The flood control scandal is not only a governance issue—it is a human story about how far individuals will go to rewrite their role from villain to hero, even if it means destabilizing institutions and hurting people who never sought to be part of the spectacle.
And so, I return to that moment in high school—not as nostalgia but as a warning. A louder lie once drowned out my truth, and today, the nation stands on that same fragile edge. In a time when guilt often speaks first and truth is forced to whisper, the real test before us is simple yet profound: will we allow the loudest voices to define our future, or will we finally choose to defend the truth that has waited far too long to be heard?
References
- Boin, A., ’t Hart, P., Stern, E., & Sundelius, B. (2017). The politics of crisis management: Public leadership under pressure. Cambridge University Press.
- Farazmand, A. (2003). Chaos and transformation theories: A theoretical analysis with implications for organization theory and public management. Public Organization Review, 3(4), 339–372.

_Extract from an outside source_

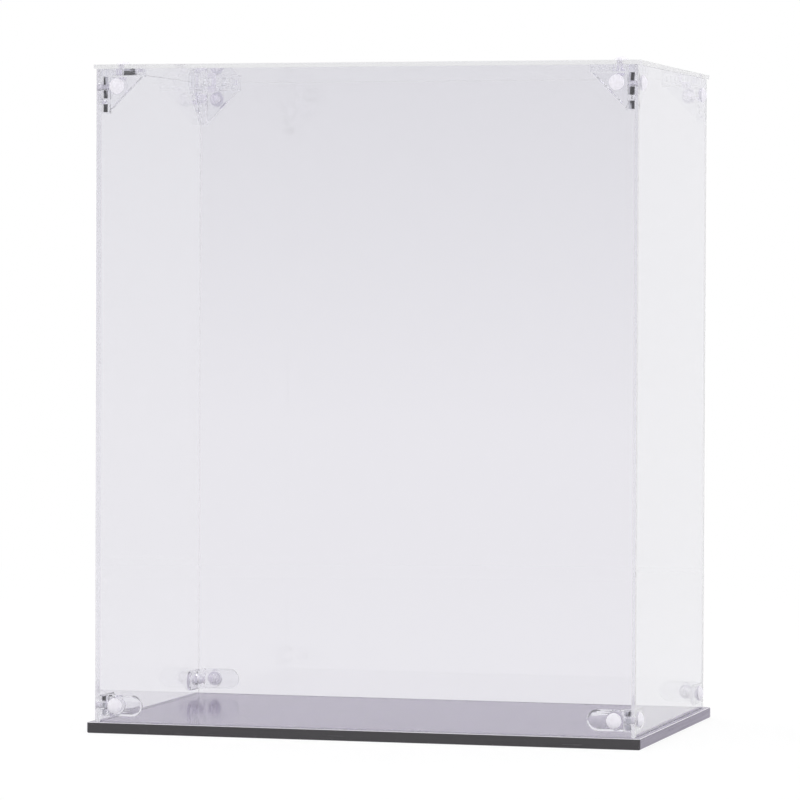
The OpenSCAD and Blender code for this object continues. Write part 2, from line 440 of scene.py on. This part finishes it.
def is_bevel(face):
    """True for the narrow flat bevel along the edge of a moulding."""
    slants = [abs(abs(value) - sqrt(0.5)) < BEVEL_PLAY for value in face.normal]
    diagonal = [abs(abs(value) - 0.5) < BEVEL_PLAY for value in face.normal]
    return sum(slants) == 2 or (sum(diagonal) == 2 and sum(slants) == 1)


def backs_front_pocket(face):
    """True for the wall at the back of a pocket that is seen through the front panel."""
    _, front, _ = wall_distances(face.calc_center_median())
    return abs(front - POCKET_DEPTH) < POCKET_CLEAR and face.normal.y < -FACING


def bracket_finish(face, node):
    """Place in the list of bracket finishes of the one that a face takes. Pocket walls seen through the
    front panel take a painted reflection.
    """
    side, front, below_top = wall_distances(face.calc_center_median())
    if is_bevel(face):
        return BEVEL
    if "front" not in node:
        return CLEAR
    # painted reflection over the middle pocket of the front top fold, on its back wall and on the outer face
    # against the front panel
    if "left" in node and below_top < POCKET_DEPTH and MIDDLE_POCKET[0] < side < MIDDLE_POCKET[1]:
        return PAINTED_LEVEL_POCKET if backs_front_pocket(face) or front < POCKET_CLEAR else CLEAR
    if side > POCKET_DEPTH or not backs_front_pocket(face):
        return CLEAR
    low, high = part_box(node)
    # higher pocket walls take the dark painted reflection, lower ones the pale painted reflection
    shaded = "top" in node or face.calc_center_median().z > low[2] + PAINTED_DARK_FROM * (high[2] - low[2])
    return PAINTED_DARK_POCKET if shaded else PAINTED_PALE_POCKET


def dish_arms(skin):
    """Turns over the crown on the inside face of each arm, into a dish of the same curve."""
    for vertex in skin.verts:
        side, front, _ = wall_distances(vertex.co)
        over_side, over_front = side - ARM_EDGE, front - ARM_EDGE
        if 0 < over_front < ARM_CROWN and over_side > 0:
            vertex.co.y += copysign(2 * over_front, vertex.co.y - case_middle.y)
        if 0 < over_side < ARM_CROWN and over_front > 0:
            vertex.co.x += copysign(2 * over_side, vertex.co.x - case_middle.x)


def make_bracket(node, finishes):
    skin = joined_copy(node)
    if "bottom" in node:
        dish_arms(skin)
    if "top" in node:
        part_level(skin, inside_high.z - POCKET_DEPTH)
    skin.normal_update()
    for face in skin.faces:
        face.material_index = bracket_finish(face, node)
    ease_edges(skin, EASED_MOULDING)
    make_piece(skin, node.replace("bracket", "corner_moulding"), node, finishes)


# ---- the push rivets ----

EASED_RIVET = 0.12 * MM


def make_rivets(node, finish):
    skin = joined_copy(node)
    ease_edges(skin, EASED_RIVET)
    make_piece(skin, node.replace("rivets", "push_rivets"), node, [finish])


# ---- the base plate ----

EASED_BASE = 0.06 * MM
PAINTED_HIGHLIGHT_RIM = 0.2 * MM  # height of the pale strip at the top of the chamfer, a painted highlight
GROOVE_SPARE = 1.0 * MM  # height over the plate's underside above which the groove lies
LEVEL_FROM, UPRIGHT_TO = 0.9, 0.2  # upward share of the direction of a level and of an upright face
BROAD_FACE, CUT_EDGE, GROOVE, RIM = range(4)  # order of the base finishes


def make_base_finishes():
    return [
        gloss_black(),
        black_cut_edge(),
        milled_face_and_painted_highlight("milled groove", (0.45, 0.44, 0.48), (0.58, 0.57, 0.61)),
        # pale matt strip painted at the top of the chamfer as its highlight
        milled_face_and_painted_highlight("pale rim, painted highlight", (0.78, 0.76, 0.81), (0.88, 0.86, 0.91)),
    ]


def lines_groove(face):
    """True for the floor and walls of the groove that the panels stand in."""
    low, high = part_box("top_panel")
    middle = face.calc_center_median()
    under_walls = low[0] < middle.x < high[0] and low[1] < middle.y < high[1]
    return under_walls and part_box("base_plate")[0][2] + GROOVE_SPARE < middle.z < inside_low.z - EASED_BASE


def base_finish(face):
    """Place in the list of base finishes of the one that a face takes."""
    if lines_groove(face):
        return GROOVE
    at_top = face.calc_center_median().z > inside_low.z - PAINTED_HIGHLIGHT_RIM
    # the top of the chamfer takes the painted highlight
    if at_top and UPRIGHT_TO < face.normal.z < LEVEL_FROM:
        return RIM
    return BROAD_FACE if abs(face.normal.z) > UPRIGHT_TO else CUT_EDGE


def make_base(finishes):
    skin = joined_copy("base_plate")
    part_level(skin, inside_low.z - PAINTED_HIGHLIGHT_RIM)
    skin.normal_update()
    for face in skin.faces:
        face.material_index = base_finish(face)
    ease_edges(skin, EASED_BASE)
    make_piece(skin, "gloss_base", "base_plate", finishes)


# ---- studio ----

FLOOR_SIZE = 12.0
SHADOW_FADES = (0.2, 1.2)  # distances at which the floor's shadow starts to fade and is gone
FLOOR_GLOW = (0.84, 1.0)  # share of the floor's own white where it is looked at, near and far
PLAIN_LIGHT = 0.95
WHITE_BACKDROP = 1.0


def seen_by_eye(tree):
    """1 for a ray that the eye sends, straight or through and off clear plastic, and otherwise 0."""
    path = tree.nodes.new("ShaderNodeLightPath")
    seen = path.outputs["Is Camera Ray"]
    for way in ("Is Glossy Ray", "Is Transmission Ray"):
        either = tree.nodes.new("ShaderNodeMath")
        either.operation = "MAXIMUM"
        tree.links.new(seen, either.inputs[0])
        tree.links.new(path.outputs[way], either.inputs[1])
        seen = either.outputs["Value"]
    return seen


def floor_finish():
    """Matt pale floor that looks white to the eye and keeps a soft shadow."""
    material, shader = new_finish("plain pale floor")
    set_shader(shader, Base_Color=(0.93, 0.93, 0.93, 1), Roughness=0.9, Specular_IOR_Level=0.0)
    tree = material.node_tree
    distance = tree.nodes.new("ShaderNodeVectorMath")
    distance.operation = "LENGTH"
    join(material, object_place(material), distance.inputs[0])
    share = tree.nodes.new("ShaderNodeMath")
    share.operation = "MULTIPLY"
    join(material, seen_by_eye(tree), share.inputs[0])
    glow = spread(material, distance.outputs["Value"], *SHADOW_FADES, *FLOOR_GLOW)
    join(material, glow, share.inputs[1])
    white = tree.nodes.new("ShaderNodeEmission")
    mix = mix_shaders(tree, shader.outputs["BSDF"], white.outputs["Emission"])
    join(material, share.outputs["Value"], mix.inputs["Fac"])
    set_surface(material, mix.outputs["Shader"])
    return material


def make_floor():
    """Plain pale floor."""
    skin = bmesh.new()
    bmesh.ops.create_grid(skin, x_segments=1, y_segments=1, size=FLOOR_SIZE / 2)
    mesh = bpy.data.meshes.new("floor")
    skin.to_mesh(mesh)
    skin.free()
    mesh.materials.append(floor_finish())
    floor = bpy.data.objects.new("floor", mesh)
    bpy.context.scene.collection.objects.link(floor)


def white_background(tree, strength):
    background = tree.nodes.new("ShaderNodeBackground")
    background.inputs["Color"].default_value = (1, 1, 1, 1)
    background.inputs["Strength"].default_value = strength
    return background.outputs["Background"]


def make_world():
    """White surroundings for the eye, and a plain level of light for everything else."""
    world = bpy.data.worlds.new("white studio")
    bpy.context.scene.world = world
    world.use_nodes = True
    tree = world.node_tree
    tree.nodes.clear()
    mix = mix_shaders(tree, white_background(tree, PLAIN_LIGHT), white_background(tree, WHITE_BACKDROP))
    tree.links.new(seen_by_eye(tree), mix.inputs["Fac"])
    output = tree.nodes.new("ShaderNodeOutputWorld")
    tree.links.new(mix.outputs["Shader"], output.inputs["Surface"])


def make_softbox(name, place, size, power, seen_through):
    """Large soft lamp that faces the case, and that clear plastic may show or not."""
    lamp = bpy.data.lights.new(name, "AREA")
    lamp.shape = "SQUARE"
    lamp.size = size
    lamp.energy = power
    softbox = bpy.data.objects.new(name, lamp)
    softbox.location = place
    softbox.rotation_euler = (case_middle - Vector(place)).to_track_quat("-Z", "Y").to_euler()
    softbox.visible_transmission = seen_through
    bpy.context.scene.collection.objects.link(softbox)


# ---- camera ----

CAMERA_PLACE = Vector((552.0, -2039.2, 207.4)) * MM
CAMERA_TURN = radians(15.226)
CAMERA_TILT = radians(1.4854)
CAMERA_ROLL = radians(0.236)
CAMERA_LENS = 202.95  # millimetres, on Blender's 36 mm sensor
CAMERA_REACH = 50.0


def make_camera():
    data = bpy.data.cameras.new("camera")
    data.lens = CAMERA_LENS
    data.clip_end = CAMERA_REACH
    camera = bpy.data.objects.new("camera", data)
    upright = Matrix.Rotation(CAMERA_TURN, 4, "Z") @ Matrix.Rotation(radians(90) - CAMERA_TILT, 4, "X")
    camera.matrix_world = Matrix.Translation(CAMERA_PLACE) @ upright @ Matrix.Rotation(CAMERA_ROLL, 4, "Z")
    bpy.context.scene.collection.objects.link(camera)
    bpy.context.scene.camera = camera


# ---- putting it together ----

LONGEST_LIGHT_PATH = 256  # light runs from end to end of a sheet in over a hundred bounces
LONGEST_SOFT_PATH = 32

make_camera()
make_world()
make_floor()
make_softbox("overhead softbox", (0.0, 0.1, 1.7), size=1.2, power=3, seen_through=False)
make_softbox("left softbox", (-0.9, 0.4, 1.6), size=0.7, power=3, seen_through=True)
make_softbox("right softbox", (1.7, -0.2, 0.95), size=0.7, power=3, seen_through=True)
make_softbox("fill softbox", (-1.8, -1.4, 1.6), size=1.4, power=3, seen_through=False)

wall_edge = cut_edge("cut wall edge", WALL_EDGE_TINT, EDGE_HAZE)
top_edge = cut_edge("cut top edge", TOP_EDGE_TINT, EDGE_HAZE)
for panel in PANEL_NAMES:
    make_panel(panel, top_edge if panel == "top_panel" else wall_edge)

bracket_finishes = make_bracket_finishes()
milky = milky_plastic("milky rivet", passed=0.4, roughness=(0.25, 0.35))
for corner in CORNER_NAMES:
    make_bracket(f"top_bracket_{corner}", bracket_finishes)
    make_bracket(f"bottom_bracket_{corner}", bracket_finishes)
    make_rivets(f"top_rivets_{corner}", milky)
    make_rivets(f"bottom_rivets_{corner}", milky)

make_base(make_base_finishes())

scene = bpy.context.scene
scene.view_settings.view_transform = "Standard"
scene.cycles.blur_glossy = 0.0
scene.cycles.max_bounces = LONGEST_LIGHT_PATH
scene.cycles.transmission_bounces = LONGEST_LIGHT_PATH
scene.cycles.glossy_bounces = LONGEST_LIGHT_PATH
scene.cycles.diffuse_bounces = LONGEST_SOFT_PATH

- Girard, R. (1986). The scapegoat. Johns Hopkins University Press.
- Goffman, E. (1959). The presentation of self in everyday life. Doubleday.
- Hood, C. (2011). The blame game: Spin, bureaucracy, and self-preservation in government. Princeton University Press.
- McCombs, M., & Shaw, D. (1972). The agenda-setting function of mass media. Public Opinion Quarterly, 36(2), 176–187.
- McGraw, K. M. (1990). Avoiding blame: An experimental investigation of political excuses and justifications. American Political Science Review, 84(4), 1133–1157.
- Meier, K. (2019). Strategic disclosure and the politics of self-preservation. Journal of Public Administration Research and Theory, 29(3), 403–417.
- O’Donnell, G., & Schmitter, P. (1986). Transitions from authoritarian rule: Tentative conclusions about uncertain democracies. Johns Hopkins University Press.